## Given records
= = = = =
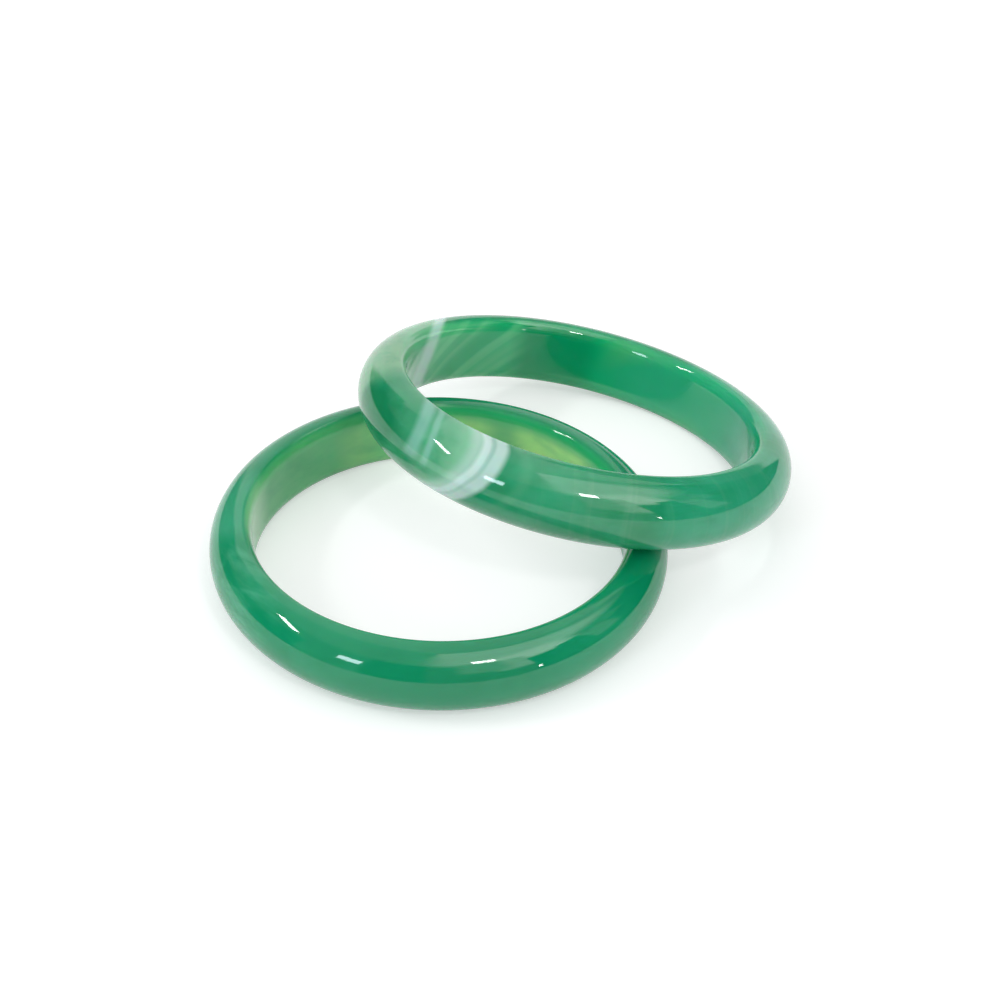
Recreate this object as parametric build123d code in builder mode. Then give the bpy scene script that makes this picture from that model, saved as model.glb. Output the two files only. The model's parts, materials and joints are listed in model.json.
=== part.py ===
from build123d import *

from math import cos, hypot, radians, sin

import os

# Two carved stone bangles, one lying flat and one leaning on it.
# Millimetres, +Z up. The pair stands on z = 0 with the middle of its footprint at the origin, and the upper
# bangle leans down towards +X. Each bangle is one closed ring: a straight inner wall, rounded rims, and an
# outer face that is half of an ellipse in section.

# Driving dimensions
LOWER_BORE_DIAMETER = 58.0
LOWER_WALL = 6.6
LOWER_HEIGHT = 11.1
UPPER_BORE_DIAMETER = 58.5
UPPER_WALL = 7.2
UPPER_HEIGHT = 11.6
RIM_WIDTH = 1.6
RIM_HEIGHT = 2.4

# How the upper bangle leans: with these two it clears the lower one by 0.14 mm where they cross
LEAN_ANGLE = 14.1
CENTRE_OFFSET = 31.2


def reach(bore_diameter, wall, height, across, along):
    """How far a ring reaches from its centre in a direction with these parts across and along its axis."""
    crown_radius = bore_diameter / 2 + RIM_WIDTH
    dome_depth = wall - RIM_WIDTH
    return crown_radius * across + hypot(dome_depth * across, height / 2 * along)


lean_cos = cos(radians(LEAN_ANGLE))
lean_sin = sin(radians(LEAN_ANGLE))
lower_reach = reach(LOWER_BORE_DIAMETER, LOWER_WALL, LOWER_HEIGHT, 1, 0)
upper_reach = reach(UPPER_BORE_DIAMETER, UPPER_WALL, UPPER_HEIGHT, lean_cos, lean_sin)
upper_centre_height = reach(UPPER_BORE_DIAMETER, UPPER_WALL, UPPER_HEIGHT, lean_sin, lean_cos)

lower_centre_x = (lower_reach - CENTRE_OFFSET - upper_reach) / 2
upper_centre_x = lower_centre_x + CENTRE_OFFSET

# Each section plane holds the ring's axis: its x runs outwards from the axis and its y along it
lower_section = Plane(origin=(lower_centre_x, 0, LOWER_HEIGHT / 2), x_dir=(1, 0, 0), z_dir=(0, -1, 0))
upper_section = Plane(
    origin=(upper_centre_x, 0, upper_centre_height), x_dir=(lean_cos, 0, -lean_sin), z_dir=(0, -1, 0)
)


def section_outline(bore_diameter, wall, height):
    """The ring's section as a closed outline: bore wall, two rims and the domed outer face."""
    bore_radius = bore_diameter / 2
    crown_radius = bore_radius + RIM_WIDTH
    rim_start = height / 2 - RIM_HEIGHT
    with BuildLine() as outline:
        Line((bore_radius, -rim_start), (bore_radius, rim_start))
        EllipticalCenterArc((crown_radius, rim_start), RIM_WIDTH, RIM_HEIGHT, 90, arc_size=90)
        EllipticalCenterArc((crown_radius, 0), wall - RIM_WIDTH, height / 2, -90, arc_size=180)
        EllipticalCenterArc((crown_radius, -rim_start), RIM_WIDTH, RIM_HEIGHT, 180, arc_size=90)
    return outline.edges()


def ring_axis(section):
    """The axis of the ring whose section is drawn on this plane."""
    return Axis(section.origin, section.y_dir)


# Lower bangle: lies flat
with BuildPart() as lower_bangle:
    with BuildSketch(lower_section):
        make_face(section_outline(LOWER_BORE_DIAMETER, LOWER_WALL, LOWER_HEIGHT))
    revolve(axis=ring_axis(lower_section))

# Upper bangle: rests on the table at its +X end and on the lower bangle at two places
with BuildPart() as upper_bangle:
    with BuildSketch(upper_section):
        make_face(section_outline(UPPER_BORE_DIAMETER, UPPER_WALL, UPPER_HEIGHT))
    revolve(axis=ring_axis(upper_section))

lower_bangle.part.label = "lower_bangle"
upper_bangle.part.label = "upper_bangle"

os.makedirs("parts", exist_ok=True)
export_step(lower_bangle.part, "parts/lower_bangle.step")
export_step(upper_bangle.part, "parts/upper_bangle.step")

print("clearance where the bangles cross, mm:", round(lower_bangle.part.distance_to(upper_bangle.part), 3))
print("lower bangle centre, mm:", round(lower_centre_x, 4), LOWER_HEIGHT / 2)
print("upper bangle centre, mm:", round(upper_centre_x, 4), round(upper_centre_height, 4))
print("upper bangle axis:", round(lean_sin, 6), 0, round(lean_cos, 6))
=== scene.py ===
"""Two carved agate bangles: a plain green one lying flat, and a banded one leaning on it.

Each bangle is one closed ring of stone with a straight bore, rounded rims and a domed outer face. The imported
model gives every size and place, in metres, with +Z up, and each ring here stands for its own CAD node.
"""

import json
import logging
import math
from dataclasses import dataclass, field
from enum import Enum

import bpy
from mathutils import Euler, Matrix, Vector


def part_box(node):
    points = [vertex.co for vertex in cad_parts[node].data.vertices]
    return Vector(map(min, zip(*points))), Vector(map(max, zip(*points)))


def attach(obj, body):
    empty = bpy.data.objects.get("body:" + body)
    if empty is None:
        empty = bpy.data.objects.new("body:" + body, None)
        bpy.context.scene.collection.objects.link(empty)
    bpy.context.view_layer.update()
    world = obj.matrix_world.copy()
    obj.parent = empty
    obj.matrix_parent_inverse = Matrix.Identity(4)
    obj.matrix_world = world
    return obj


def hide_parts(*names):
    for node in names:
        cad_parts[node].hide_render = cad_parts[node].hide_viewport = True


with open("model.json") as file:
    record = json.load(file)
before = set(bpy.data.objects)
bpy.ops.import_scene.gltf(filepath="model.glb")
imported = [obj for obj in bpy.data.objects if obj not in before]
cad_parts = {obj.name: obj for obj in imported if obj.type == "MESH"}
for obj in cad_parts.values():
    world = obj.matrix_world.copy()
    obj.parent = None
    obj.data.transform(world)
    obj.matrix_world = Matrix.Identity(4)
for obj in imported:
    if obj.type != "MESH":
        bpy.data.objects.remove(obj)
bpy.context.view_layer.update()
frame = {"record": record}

MILLIMETRE = 0.001
Tree = bpy.types.NodeTree
Socket = bpy.types.NodeSocket
Triple = tuple[float, float, float]
Colour = tuple[float, float, float, float]
WHITE: Colour = (1.0, 1.0, 1.0, 1.0)

log = logging.getLogger("bangles")


# ---------------------------------------------------------------- node wiring


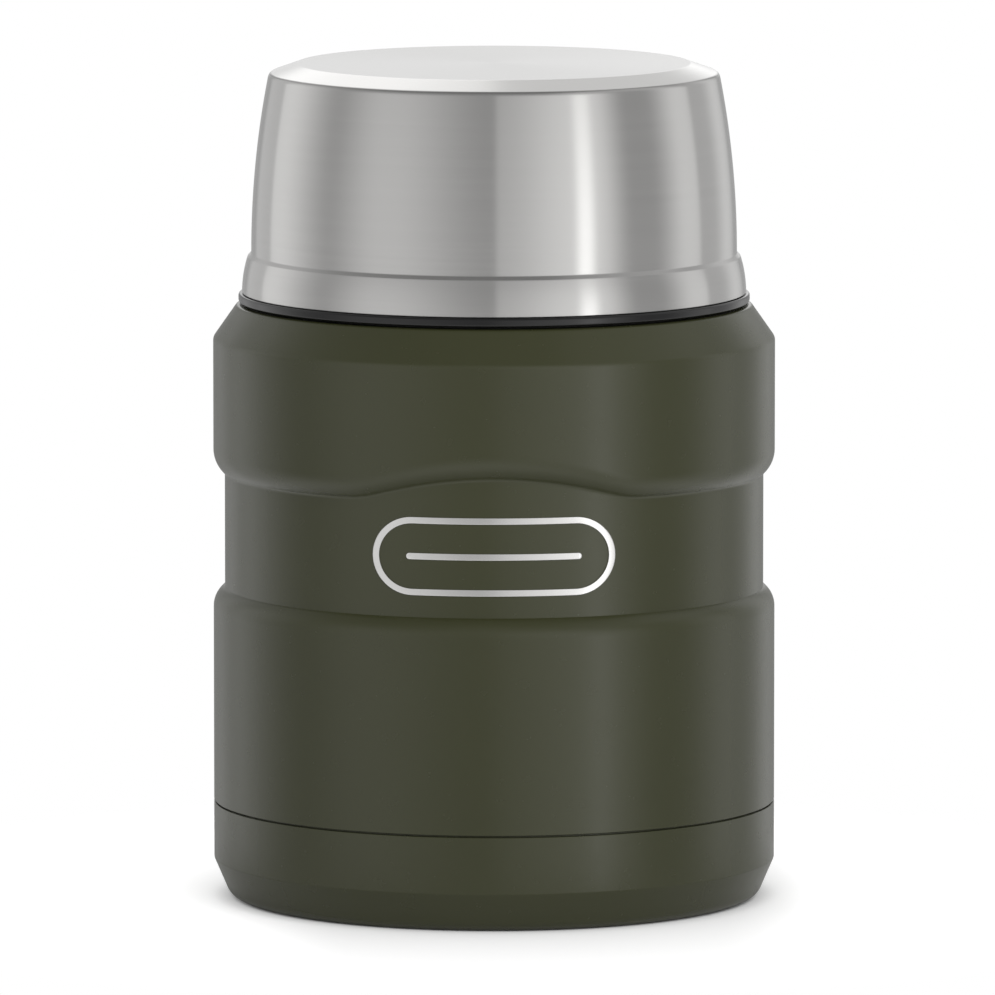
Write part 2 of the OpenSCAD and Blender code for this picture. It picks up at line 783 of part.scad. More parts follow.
module spoon_rivet() color(vessel_steel) {
  reach = ear_y + ear_t + fit_gap;
  across_hinge(rivet_r, 2 * reach);
  for (s = [-1, 1])
    translate([0, s * (reach + rivet_head_t / 2), 0])
      across_hinge(rivet_r + rivet_head_t, rivet_head_t);
}

outer_shell();
inner_vessel();
shell_end_plate();
evacuation_seal();
getter_capsule();
getter_strap();
radiation_foil();
base_pad();
base_cup();
front_badge();
lid_shell();
lid_liner();
lid_rim();
lid_seal();
stopper_cap();
stopper_plug();
stopper_foam();
stopper_gasket();
spoon_bowl();
spoon_handle();
spoon_rivet();
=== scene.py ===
"""Insulated food jar: the finish of every surface, the light and the camera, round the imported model.

The object's sizes are millimetres, and MM turns them into metres. Sizes in the materials, the floor, the
lamp and the camera are metres. +Z is up and the badge faces -Y. Outlines are lists of (radius, height).
"""
import math

import bpy
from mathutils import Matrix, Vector


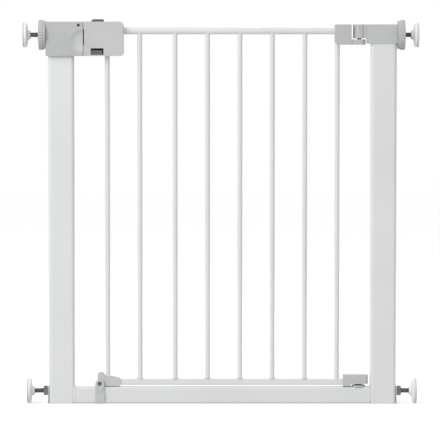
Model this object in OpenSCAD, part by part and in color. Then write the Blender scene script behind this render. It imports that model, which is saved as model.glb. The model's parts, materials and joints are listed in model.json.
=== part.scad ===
= = = = =
## Work to complete
Write out exactly the lines running from the line containing "outer_shell();" to the line containing "Model this object", with both of those lines included.

## Answer below
outer_shell();
inner_vessel();
shell_end_plate();
evacuation_seal();
getter_capsule();
getter_strap();
radiation_foil();
base_pad();
base_cup();
front_badge();
lid_shell();
lid_liner();
lid_rim();
lid_seal();
stopper_cap();
stopper_plug();
stopper_foam();
stopper_gasket();
spoon_bowl();
spoon_handle();
spoon_rivet();
=== scene.py ===
"""Insulated food jar: the finish of every surface, the light and the camera, round the imported model.

The object's sizes are millimetres, and MM turns them into metres. Sizes in the materials, the floor, the
lamp and the camera are metres. +Z is up and the badge faces -Y. Outlines are lists of (radius, height).
"""
import math

import bpy
from mathutils import Matrix, Vector


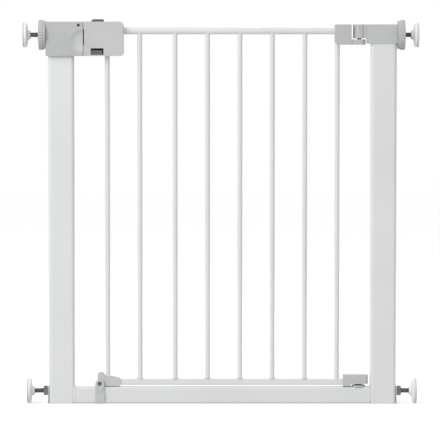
Model this object in OpenSCAD, part by part and in color. Then write the Blender scene script behind this render. It imports that model, which is saved as model.glb. The model's parts, materials and joints are listed in model.json.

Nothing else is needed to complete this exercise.